La lista de imputaciones se cierra con la denuncia por delito de odio y discriminación, sin concretar si se refiere a las prestaciones de servicios —que se les habrían denegado por ser quiénes eran— o a que las personas desalojadas eran inmigrantes ilegales que, además, pertenecían a otra etnia. Ni en una ni en otra hipótesis cabe hablar de delito cometido con o por odio y discriminación. Efectivamente esas circunstancias se daban en los expulsados, pero no eran las determinantes de la expulsión sino la ilegalidad de la okupación permanente del antiguo Instituto.

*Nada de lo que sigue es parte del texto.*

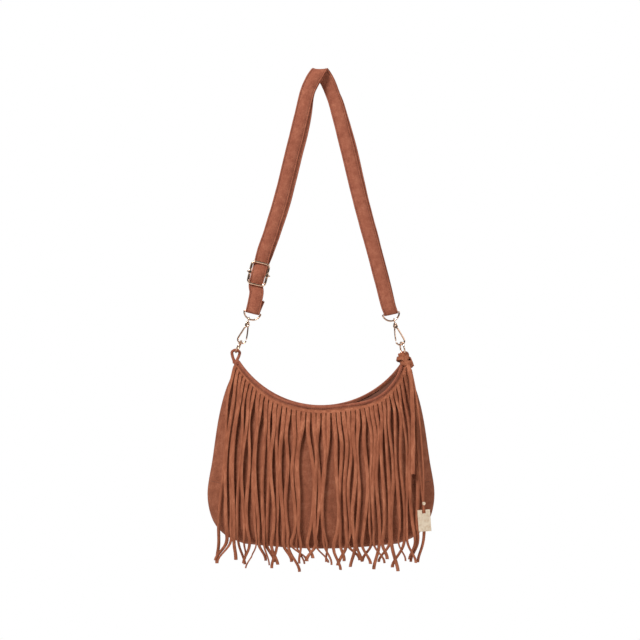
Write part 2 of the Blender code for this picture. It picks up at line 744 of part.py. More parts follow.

Claro está que, como quiera que el grupo político al que pertenecen los denunciantes tiene, en sus bases doctrinales, las ideas de una de sus fundadoras,  y antigua alcaldesa de Barcelona, sobre la legitimidad de las okupaciones, y, por lo tanto,  la convicción de que el okupa no puede ser turbado en su derecho, las consecuencias derivadas son de fácil deducción: quien se dirija contra los okupas no puede invocar derecho alguno y, siendo así, su actuación ha de ser necesariamente calificada de arbitraria y discriminatoria.

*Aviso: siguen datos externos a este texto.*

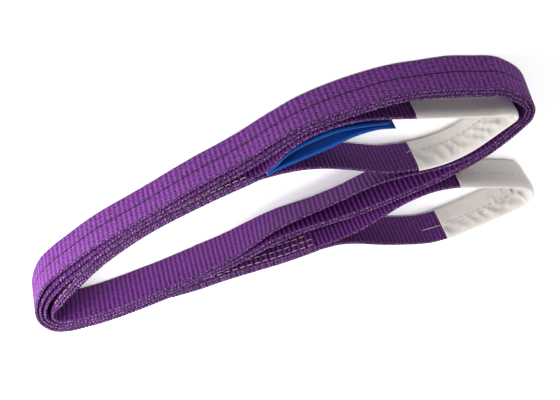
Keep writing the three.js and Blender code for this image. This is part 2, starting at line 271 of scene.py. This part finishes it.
def web(name, path, shift, ribs, look, sewn=None, half=None):
    """Webbing along a path. ribs are the pitches of its outward and inward faces.

    sewn gives, at each section, how far the outward and the inward face are quilted by stitching.
    """
    s = path.s[:, None]
    up = FACE_UP[None, :]
    half = np.full(len(path.s), HALF_WEB) if half is None else half
    half = half[:, None]
    outward, inward = (sewn if sewn is not None else (0 * path.s, 0 * path.s))

    def relief(pitch, quilt, seed):
        fade = np.clip(np.minimum(up, WEB_WIDTH - up) / 2.5, 0, 1)
        sway = 0.05 * ripple(s, up, seed, 60)
        rib = 0.5 - 0.5 * np.cos(2 * math.pi * (s / pitch + sway))
        nearest = np.min(np.abs(up[..., None] - np.array(STITCH_ROWS)), axis=2)
        puff = np.clip(nearest / QUILT_REACH, 0, 1) * 0.75 - 0.3
        waviness = 0.12 * ripple(s, up, seed + 5, 55)
        return fade * (0.26 * rib - 0.14) + quilt[:, None] * puff * (0.6 + 0.4 * rib) + waviness

    high = half + relief(ribs[0], outward, 1)
    low = -half - relief(ribs[1], inward, 2)
    rows = len(path.s)
    beads = 0.13 * np.sin(2 * math.pi * s / RIM_BEAD)
    edge = np.array([[0.62, 0, -0.62]])
    rim_out = edge * half * (1 + beads)
    rim_high = np.array([[29.85, 30.05, 29.85]]) + beads * 0.9 + 0.18 * ripple(s, 0, 9, 24)
    rim_low = np.array([[0.15, 0.0, 0.15]]) + 0 * s
    shift = np.full(rows, shift) if np.isscalar(shift) else shift
    out = np.hstack([high, rim_out, low[:, ::-1], -rim_out]) + shift[:, None]
    face = np.repeat(up, rows, axis=0)
    height = np.hstack([face, rim_high, face[:, ::-1], rim_low])
    size = out.shape[1]
    points = path.place(out, height).reshape(-1, 3)
    across = np.hstack([face, rim_out + RIM_ACROSS, face[:, ::-1], rim_out + RIM_ACROSS])
    uv = np.stack([np.repeat(s, size, axis=1), across], axis=2).reshape(-1, 2)
    faces = ring_faces(rows, size).tolist() + end_caps(rows, size)
    n = len(FACE_UP)
    ring_look = np.array([0] * (n - 1) + [2] * 4 + [1] * (n - 1) + [2] * 4)
    looks = np.r_[np.tile(ring_look, rows - 1), 2, 2]
    return make(name, points, faces, look, uv, looks)


def thread(points, radius, sides=6):
    """A closed round thread along points, with blunt rounded ends: its vertices and faces."""
    p = np.asarray(points, float)
    along = np.gradient(p, axis=0)
    along /= np.linalg.norm(along, axis=1)[:, None]
    side = np.cross(along, [0, 0, 1.0])
    side /= np.maximum(np.linalg.norm(side, axis=1), 1e-9)[:, None]
    over = np.cross(side, along)
    turn = np.linspace(0, 2 * math.pi, sides, endpoint=False)
    size = np.full(len(p), radius)
    size[[0, -1]] *= 0.45
    ring = np.cos(turn)[None, :, None] * side[:, None, :] + np.sin(turn)[None, :, None] * over[:, None, :]
    points = (p[:, None, :] + ring * size[:, None, None]).reshape(-1, 3)
    return points, ring_faces(len(p), sides).tolist() + end_caps(len(p), sides)


def threads(name, lines, radius, material):
    """Many threads in one mesh."""
    points, faces, offset = [], [], 0
    for line in lines:
        p, f = thread(line, radius)
        faces += [[k + offset for k in face] for face in f]
        points.append(p)
        offset += len(p)
    return make(name, np.vstack(points), faces, material)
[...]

El problema jurídico de fondo es grave, y, sobre todo, es muy importante no confundir la inmigración ilegal con el movimiento okupa y sus muchas y variadas manifestaciones. La inmigración requiere regulación, por supuesto, pero sea cual sea la que se adopte es seguro que nunca dará lugar a la desaparición de toda clase de controles sobre la entrada y permanencia en territorio español. Ya sabemos lo difícil que es poner puertas al campo, y eso es lo que ocurre con las llegadas masivas de inmigrantes irregulares a los que, evidentemente, hay que recibir, al menos, en un primer momento. Los pasos sucesivos no pueden conducir inexorablemente al derecho de residencia y a toda una larga relación de prestaciones, y todo acompañado del derecho subjetivo a recibirlas. Reconocer eso es, por supuesto, duro, y es más grato defender la posición contraria. Pero el Estado no se puede transformar en una ONG, por mucho que esa idea anime el discurso de políticos que difícilmente llegarán al poder, y, de lograrlo, obrarían de otro modo.